▶ **DATA**:
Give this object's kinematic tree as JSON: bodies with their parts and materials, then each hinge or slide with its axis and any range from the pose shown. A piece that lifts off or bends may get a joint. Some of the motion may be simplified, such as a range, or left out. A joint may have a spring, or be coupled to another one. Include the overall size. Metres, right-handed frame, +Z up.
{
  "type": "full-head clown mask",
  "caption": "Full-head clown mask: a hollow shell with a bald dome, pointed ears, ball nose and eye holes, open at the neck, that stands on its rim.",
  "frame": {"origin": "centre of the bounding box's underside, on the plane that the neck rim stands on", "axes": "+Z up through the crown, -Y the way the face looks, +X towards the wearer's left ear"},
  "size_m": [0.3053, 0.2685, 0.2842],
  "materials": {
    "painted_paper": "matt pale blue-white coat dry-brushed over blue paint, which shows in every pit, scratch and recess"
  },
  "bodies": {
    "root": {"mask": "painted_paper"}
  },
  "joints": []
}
--
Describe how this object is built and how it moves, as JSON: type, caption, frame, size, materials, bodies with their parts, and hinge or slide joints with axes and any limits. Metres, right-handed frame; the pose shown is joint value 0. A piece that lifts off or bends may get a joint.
...
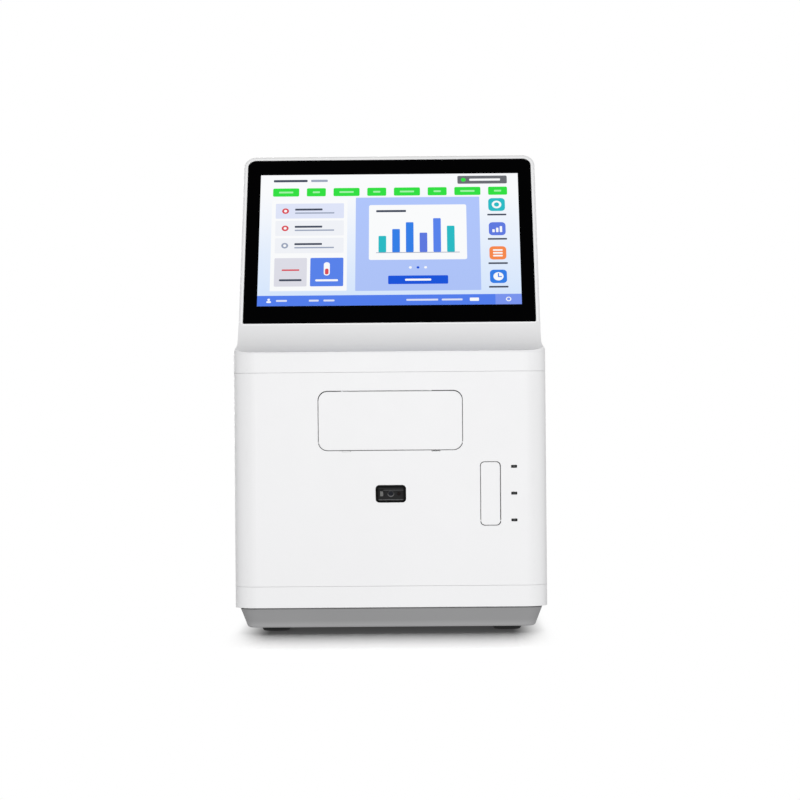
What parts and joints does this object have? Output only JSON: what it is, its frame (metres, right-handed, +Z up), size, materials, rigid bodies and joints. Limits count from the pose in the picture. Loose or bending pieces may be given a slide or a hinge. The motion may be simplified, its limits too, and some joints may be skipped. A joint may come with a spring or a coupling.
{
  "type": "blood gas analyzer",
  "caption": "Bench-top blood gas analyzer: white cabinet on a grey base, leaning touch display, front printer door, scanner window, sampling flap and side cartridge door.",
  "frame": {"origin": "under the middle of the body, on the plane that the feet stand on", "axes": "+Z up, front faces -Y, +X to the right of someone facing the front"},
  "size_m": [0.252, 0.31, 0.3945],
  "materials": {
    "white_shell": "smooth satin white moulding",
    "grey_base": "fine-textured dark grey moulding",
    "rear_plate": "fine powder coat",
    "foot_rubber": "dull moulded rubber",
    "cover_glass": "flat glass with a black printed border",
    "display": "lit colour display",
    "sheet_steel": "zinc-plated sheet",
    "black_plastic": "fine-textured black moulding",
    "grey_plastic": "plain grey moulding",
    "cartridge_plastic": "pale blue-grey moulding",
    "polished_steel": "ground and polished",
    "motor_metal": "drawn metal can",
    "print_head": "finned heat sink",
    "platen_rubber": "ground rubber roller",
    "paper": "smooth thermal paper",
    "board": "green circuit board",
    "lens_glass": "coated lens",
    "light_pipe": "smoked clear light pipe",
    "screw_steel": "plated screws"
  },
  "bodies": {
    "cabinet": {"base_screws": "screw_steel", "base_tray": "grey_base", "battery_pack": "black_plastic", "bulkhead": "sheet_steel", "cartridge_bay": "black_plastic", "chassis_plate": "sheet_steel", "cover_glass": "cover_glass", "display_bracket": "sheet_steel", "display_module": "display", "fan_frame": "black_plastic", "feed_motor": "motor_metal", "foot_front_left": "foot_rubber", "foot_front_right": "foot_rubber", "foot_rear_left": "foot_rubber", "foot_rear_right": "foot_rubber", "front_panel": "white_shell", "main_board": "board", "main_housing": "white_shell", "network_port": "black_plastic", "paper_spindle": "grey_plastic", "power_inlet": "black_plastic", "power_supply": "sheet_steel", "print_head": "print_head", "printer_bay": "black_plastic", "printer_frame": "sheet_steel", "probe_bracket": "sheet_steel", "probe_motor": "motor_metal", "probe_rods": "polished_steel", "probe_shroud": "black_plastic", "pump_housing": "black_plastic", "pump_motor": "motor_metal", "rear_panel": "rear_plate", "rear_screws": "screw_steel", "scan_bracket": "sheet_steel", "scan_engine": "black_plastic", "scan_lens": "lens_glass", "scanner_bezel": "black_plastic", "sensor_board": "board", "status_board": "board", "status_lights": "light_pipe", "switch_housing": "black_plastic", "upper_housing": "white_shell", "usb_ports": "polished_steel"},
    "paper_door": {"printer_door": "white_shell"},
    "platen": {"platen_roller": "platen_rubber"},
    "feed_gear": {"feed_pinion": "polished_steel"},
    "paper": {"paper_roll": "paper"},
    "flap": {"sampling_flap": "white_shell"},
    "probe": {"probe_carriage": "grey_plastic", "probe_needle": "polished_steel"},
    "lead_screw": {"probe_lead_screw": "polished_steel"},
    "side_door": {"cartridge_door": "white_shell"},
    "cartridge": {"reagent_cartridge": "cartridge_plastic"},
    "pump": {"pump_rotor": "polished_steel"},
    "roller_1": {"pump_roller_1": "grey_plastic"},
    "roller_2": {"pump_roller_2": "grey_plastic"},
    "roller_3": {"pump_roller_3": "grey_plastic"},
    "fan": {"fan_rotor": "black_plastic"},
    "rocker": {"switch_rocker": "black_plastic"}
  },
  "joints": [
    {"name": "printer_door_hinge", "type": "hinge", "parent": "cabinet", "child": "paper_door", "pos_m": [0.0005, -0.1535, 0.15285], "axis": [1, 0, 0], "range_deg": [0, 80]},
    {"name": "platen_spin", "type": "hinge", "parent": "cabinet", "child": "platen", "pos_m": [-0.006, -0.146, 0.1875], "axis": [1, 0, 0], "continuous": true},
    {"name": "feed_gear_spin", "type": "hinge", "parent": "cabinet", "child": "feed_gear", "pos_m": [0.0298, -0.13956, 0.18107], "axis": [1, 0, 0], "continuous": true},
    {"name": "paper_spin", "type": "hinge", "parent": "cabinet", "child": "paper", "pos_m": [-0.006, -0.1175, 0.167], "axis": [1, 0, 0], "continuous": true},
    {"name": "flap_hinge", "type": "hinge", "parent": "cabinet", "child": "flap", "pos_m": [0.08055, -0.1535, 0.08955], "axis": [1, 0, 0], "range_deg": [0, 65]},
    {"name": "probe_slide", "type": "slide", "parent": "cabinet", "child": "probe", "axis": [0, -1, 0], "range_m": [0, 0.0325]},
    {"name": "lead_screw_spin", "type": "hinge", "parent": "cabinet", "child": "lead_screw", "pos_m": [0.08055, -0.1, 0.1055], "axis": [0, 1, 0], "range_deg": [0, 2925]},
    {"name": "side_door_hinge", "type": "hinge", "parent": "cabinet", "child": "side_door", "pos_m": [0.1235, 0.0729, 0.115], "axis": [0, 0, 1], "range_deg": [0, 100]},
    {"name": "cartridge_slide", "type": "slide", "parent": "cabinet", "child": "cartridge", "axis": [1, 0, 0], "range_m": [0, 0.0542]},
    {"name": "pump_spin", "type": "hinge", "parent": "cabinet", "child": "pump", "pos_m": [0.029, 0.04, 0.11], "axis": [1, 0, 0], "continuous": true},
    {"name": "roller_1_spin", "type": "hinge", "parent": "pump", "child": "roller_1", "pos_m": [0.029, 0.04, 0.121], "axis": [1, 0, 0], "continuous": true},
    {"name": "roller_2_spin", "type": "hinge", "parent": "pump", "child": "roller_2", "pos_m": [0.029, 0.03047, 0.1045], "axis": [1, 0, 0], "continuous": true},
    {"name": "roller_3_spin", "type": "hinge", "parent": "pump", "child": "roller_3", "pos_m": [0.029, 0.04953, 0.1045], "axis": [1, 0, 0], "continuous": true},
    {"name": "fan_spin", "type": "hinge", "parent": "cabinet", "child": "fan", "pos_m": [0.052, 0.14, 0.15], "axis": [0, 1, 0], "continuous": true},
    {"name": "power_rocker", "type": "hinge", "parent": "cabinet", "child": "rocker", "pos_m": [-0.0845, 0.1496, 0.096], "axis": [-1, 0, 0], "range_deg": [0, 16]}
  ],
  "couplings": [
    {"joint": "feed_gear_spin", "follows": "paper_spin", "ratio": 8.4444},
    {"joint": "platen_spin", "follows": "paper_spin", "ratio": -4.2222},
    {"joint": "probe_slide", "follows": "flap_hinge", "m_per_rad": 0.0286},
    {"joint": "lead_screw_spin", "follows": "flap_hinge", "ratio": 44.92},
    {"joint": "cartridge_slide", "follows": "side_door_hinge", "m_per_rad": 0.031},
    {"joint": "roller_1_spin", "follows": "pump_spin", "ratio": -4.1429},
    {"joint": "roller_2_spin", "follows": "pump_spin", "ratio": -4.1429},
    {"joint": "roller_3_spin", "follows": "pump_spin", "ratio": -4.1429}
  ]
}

▶ **AIM**: Pull out all lines of the data with the string "shown".

▶ **OUTPUT OF THE EXERCISE**:
Give this object's kinematic tree as JSON: bodies with their parts and materials, then each hinge or slide with its axis and any range from the pose shown. A piece that lifts off or bends may get a joint. Some of the motion may be simplified, such as a range, or left out. A joint may have a spring, or be coupled to another one. Include the overall size. Metres, right-handed frame, +Z up.
Describe how this object is built and how it moves, as JSON: type, caption, frame, size, materials, bodies with their parts, and hinge or slide joints with axes and any limits. Metres, right-handed frame; the pose shown is joint value 0. A piece that lifts off or bends may get a joint.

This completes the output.